Paul Delforge – Diffusion Institut Destrée - Sofam

Mémorial Félicien ROPS

Mémorial Félicien Rops, 17 septembre 1933.
Réalisé par l’architecte Jules Lalière et le sculpteur Armand Bonnetain.

Depuis 1912, les membres namurois de l’association des Amis de l’Art wallon piaffent d’impatience à l’idée de pouvoir inaugurer à Namur un édifice commémoratif digne du talent de Félicien Rops. Malgré un parcours semé d’embuches, l’objectif est atteint quand, le 17 septembre 1933, est dévoilé le monument Rops dans le parc Louise-Marie. Il s’agit d’une réalisation à la fois simple et très originale puisqu’a été reproduit à Namur l’escalier que Félicien Rops lui-même avait imaginé, dessiné et réalisé dans son jardin de la Demi-Lune, à Essones, près de Paris. À l’arrière de cette maison qu’il habitait, à la fin de sa vie, Rops se fit aider par ses deux jardiniers ; il utilisa les pierres ramassées sur place et construisit l’escalier qui relier deux des terrasses de ce jardin garni de roses, qui dévale de la route de Fontainebleau vers la Seine. « Cet escalier à double révolution encadre une muraille où s’enchâsse un vivant médaillon [dû au] sculpteur Armand Bonnetain ». Il trouve très bien sa place dans le cadre arboré du parc aménagé entre 1874 et 1880 et dédié à Louise-Marie d’Orléans.

S’inscrivant dans le cadre des Fêtes de Wallonie, l’inauguration de « l’escalier Rops » attira la grande foule ; en l’absence de Jules Destrée, Armand Rassenfosse – vice-président du Comité du monument Rops – remet officiellement le monument à la garde de la ville de Namur qui l’accepte, via Louis Huart, son bourgmestre.

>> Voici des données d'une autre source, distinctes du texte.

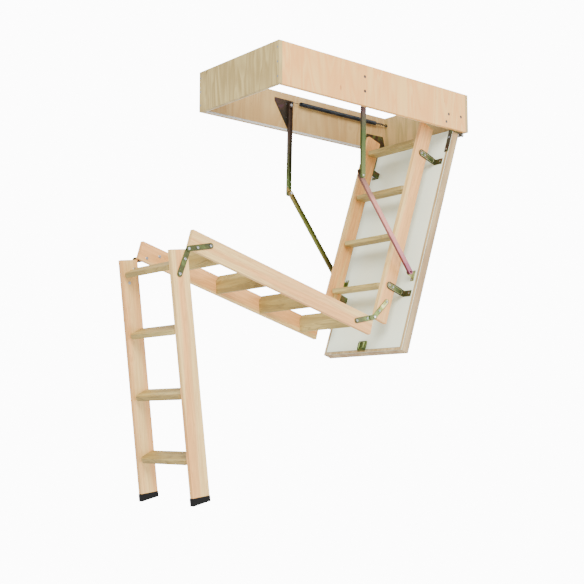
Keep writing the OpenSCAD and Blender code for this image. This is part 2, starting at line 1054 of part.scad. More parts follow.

Pour les amis de Félicien Rops, cette inauguration scelle définitivement une initiative qui remonte à 1912. Au sein des Amis de l’Art wallon, association constituée au lendemain des deux grands salons artistiques organisés par Jules Destrée dans le cadre de l’Exposition internationale de Charleroi en 1911, l’affirmation d’un art wallon passe obligatoirement par l’élévation d’un monument Rops dans l’espace public de Wallonie. Les ambitieux projets ayant été remisés en raison de la Grande Guerre, un autre obstacle se mit sur la route du « monument Rops » après l’Armistice. La section de Liège des Amis de l’Art wallon s’était mobilisée autour d’un projet tout aussi ambitieux, en l’honneur de César Franck. Le centenaire de sa naissance, en 1922, devait donner naissance à un monument que l’on ne voulait pas concurrencer. L’échec de l’initiative des Liégeois raviva le projet des « Namurois » qui posèrent un premier acte concret, en 1925, par l’accrochage d’une plaque commémorative sur la maison natale de Félicien Rops. D’autres projets furent alors élaborés, mais seul le monument inauguré en 1933 aboutira, même si ses initiateurs regrettèrent vivement ne pas avoir réussi à récolter tous les fonds nécessaires à la réalisation d’un imposant bas-relief qui aurait été la reproduction d’un frontispice bien connu de Rops, La Femme et la Chimère, qui aurait parfaitement symboliser son œuvre.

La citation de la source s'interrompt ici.